Blake SchusterCorrespondent IIIMay 31, 2020

ORLANDO, FL - NOVEMBER 5: Jordan Clarkson #8 of the Cleveland Cavaliers gives JR Smith #5 of the Cleveland Cavaliers a handshake during the game against the Orlando Magic on November 5, 2018 at Amway Center in Orlando, Florida. NOTE TO USER: User expressly acknowledges and agrees that, by downloading and or using this photograph, User is consenting to the terms and conditions of the Getty Images License Agreement.
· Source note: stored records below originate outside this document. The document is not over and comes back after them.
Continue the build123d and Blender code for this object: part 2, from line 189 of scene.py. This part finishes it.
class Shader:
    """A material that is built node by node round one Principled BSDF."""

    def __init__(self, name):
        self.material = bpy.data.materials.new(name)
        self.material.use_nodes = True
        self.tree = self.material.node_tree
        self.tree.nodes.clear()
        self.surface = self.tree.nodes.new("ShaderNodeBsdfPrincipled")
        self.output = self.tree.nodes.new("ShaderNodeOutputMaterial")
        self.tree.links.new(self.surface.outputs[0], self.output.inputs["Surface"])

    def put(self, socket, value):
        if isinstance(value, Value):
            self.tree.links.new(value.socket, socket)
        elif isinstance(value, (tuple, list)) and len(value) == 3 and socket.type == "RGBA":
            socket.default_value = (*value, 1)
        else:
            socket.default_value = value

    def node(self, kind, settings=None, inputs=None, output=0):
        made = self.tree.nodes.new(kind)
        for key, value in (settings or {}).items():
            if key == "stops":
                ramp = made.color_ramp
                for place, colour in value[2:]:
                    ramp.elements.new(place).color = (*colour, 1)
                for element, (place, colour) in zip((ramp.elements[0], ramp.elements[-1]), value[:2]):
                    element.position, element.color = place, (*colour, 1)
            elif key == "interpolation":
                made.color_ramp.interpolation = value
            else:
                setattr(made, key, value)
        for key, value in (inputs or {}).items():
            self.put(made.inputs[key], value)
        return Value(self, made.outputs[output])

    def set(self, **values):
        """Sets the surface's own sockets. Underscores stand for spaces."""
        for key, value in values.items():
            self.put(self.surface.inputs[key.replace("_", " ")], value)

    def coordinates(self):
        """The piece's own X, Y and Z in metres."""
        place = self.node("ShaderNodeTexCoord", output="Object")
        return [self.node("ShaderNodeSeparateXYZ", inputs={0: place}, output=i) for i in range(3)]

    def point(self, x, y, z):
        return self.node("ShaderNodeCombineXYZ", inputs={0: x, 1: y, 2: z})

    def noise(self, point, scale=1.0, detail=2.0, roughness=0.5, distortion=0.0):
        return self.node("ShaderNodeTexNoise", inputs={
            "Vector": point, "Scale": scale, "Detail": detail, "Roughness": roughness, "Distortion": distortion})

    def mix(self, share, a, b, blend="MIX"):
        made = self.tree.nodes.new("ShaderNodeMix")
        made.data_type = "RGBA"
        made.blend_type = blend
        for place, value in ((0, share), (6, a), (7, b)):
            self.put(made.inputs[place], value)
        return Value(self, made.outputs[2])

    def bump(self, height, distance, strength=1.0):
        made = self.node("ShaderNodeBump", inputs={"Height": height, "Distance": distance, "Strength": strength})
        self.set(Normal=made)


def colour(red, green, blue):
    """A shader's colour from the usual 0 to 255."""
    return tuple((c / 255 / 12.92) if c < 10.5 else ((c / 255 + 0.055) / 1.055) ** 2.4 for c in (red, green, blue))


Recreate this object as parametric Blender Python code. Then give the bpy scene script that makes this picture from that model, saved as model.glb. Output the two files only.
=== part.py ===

Mandatory Copyright Notice: Copyright 2018 NBAE (Photo by Fernando Medina/NBAE via Getty Images)
Fernando Medina/Getty Images

Utah Jazz guard Jordan Clarkson and NBA free agent JR Smith were among those protesting over the death of George Floyd in Los Angeles on Saturday evening.

The two basketball stars are just the latest athletes to take to the streets as demonstrations continued to pop up around the country. Boston Celtics guard Jaylen Brown drove 15 hours from Massachusetts to be in Atlanta on Saturday to help coordinate peaceful protests.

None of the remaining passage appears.